Sans titre (Le volet à tête verte), 1963
Huile sur bois
« Cher ami, j’en suis a peindre nombre de totems de conceptions primitives sur des planches que Mion (max) est allé me choisir à la scierie. Je continue de me déplaire souverainement et de languir en Vendée. Si j’avais la possibilité d’aller en Australie peut-être y gagnerais-je quelque sérénité. Enfin espérons que sans attendre a tant mes made in vix auront quelques succès à Milan. Je peins d’autres totems beaucoup à l’intention de iris clert, des fois qu’elle voudrait en exposer sous peu ? Ca pourrait ne pas lui plaire que pagani ait tout emporté. » (Lettre à André Bloc, après juin 1963)
Ce grand totem a été réalisé à partir d’un vieux volet et d’un morceau de planche assemblés avec l’aide de Max Mion, un cousin menuisier. Chaissac, loin de gommer l’origine du support, visible dans la juxtaposition des lattes de bois, en rappelle au contraire les traverses d’un épais trait noir. L’effigie à moustache qui surgit derrière la palissade campe la figure, en retrait derrière le déluge des couleurs et des formes imbriquées du vêtement. La sculpture est plate et s’apprécie de manière frontale. Dans la lignée du grand décor peint chez les Penaud en 1953, elle affirme sa picturalité.

Sans titre, 1963
Gouache et morceau de papier peint sur papier à tapisserie
« Cher ami. Des galeries des plus farfelues s’intéressent de plus en plus a mon art mais doivent encore ignorer que pascal Mistenflutte de vix possède de mes totems. Ma santé continue de beaucoup laisser a désirer. J’espère que la votre s’est arrangée ainsi que le reste. Je continue de peindre péniblement. » (Lettre à André Bloc, août 1963)
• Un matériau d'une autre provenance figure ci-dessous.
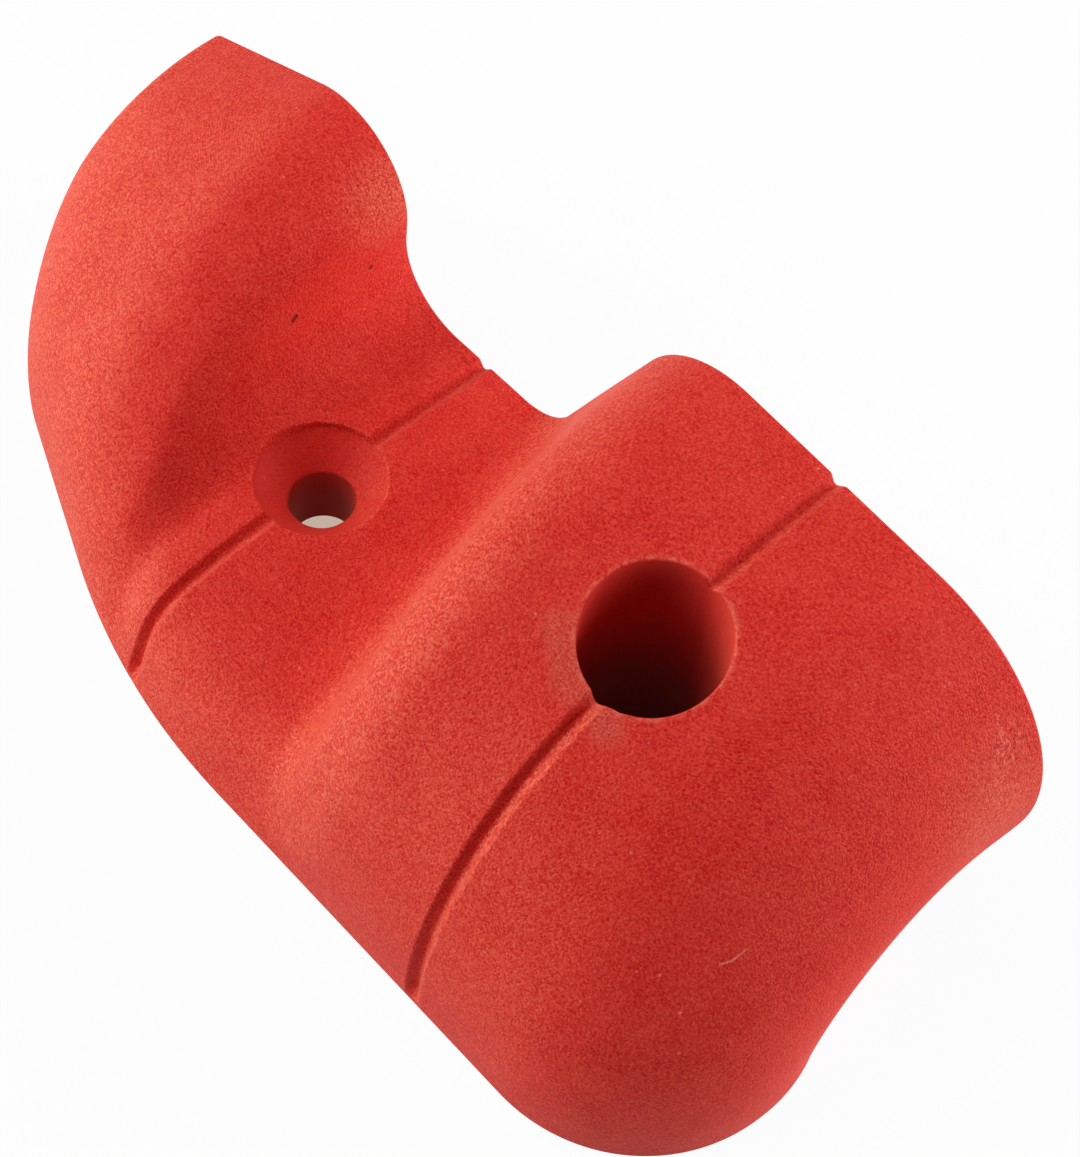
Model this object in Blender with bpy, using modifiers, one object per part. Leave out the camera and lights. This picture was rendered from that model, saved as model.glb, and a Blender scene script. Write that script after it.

À partir de 1962, Chaissac mixe la gouache et les papiers peints dans de vastes compositions ou les motifs imprimés s’inscrivent en contrepoint des plages unies. L’aplat contraste avec les motifs floraux, les couleurs vives réveillent les tons sombres ou retenus, la ligne noire délimite les différentes zones et fixe les traits d’un visage. Le papier collé est réduit à la portion congrue (un seul morceau rapporté dans le coin supérieur droit de l’image) dans la gouache où une tête verte hilare surgit d’un fond de papier à peindre laissé en réserve. Les lignes y sont particulièrement embrouillées, cloisonnant de petits fragments ornés de couleur, de dentelle ou de pointillés.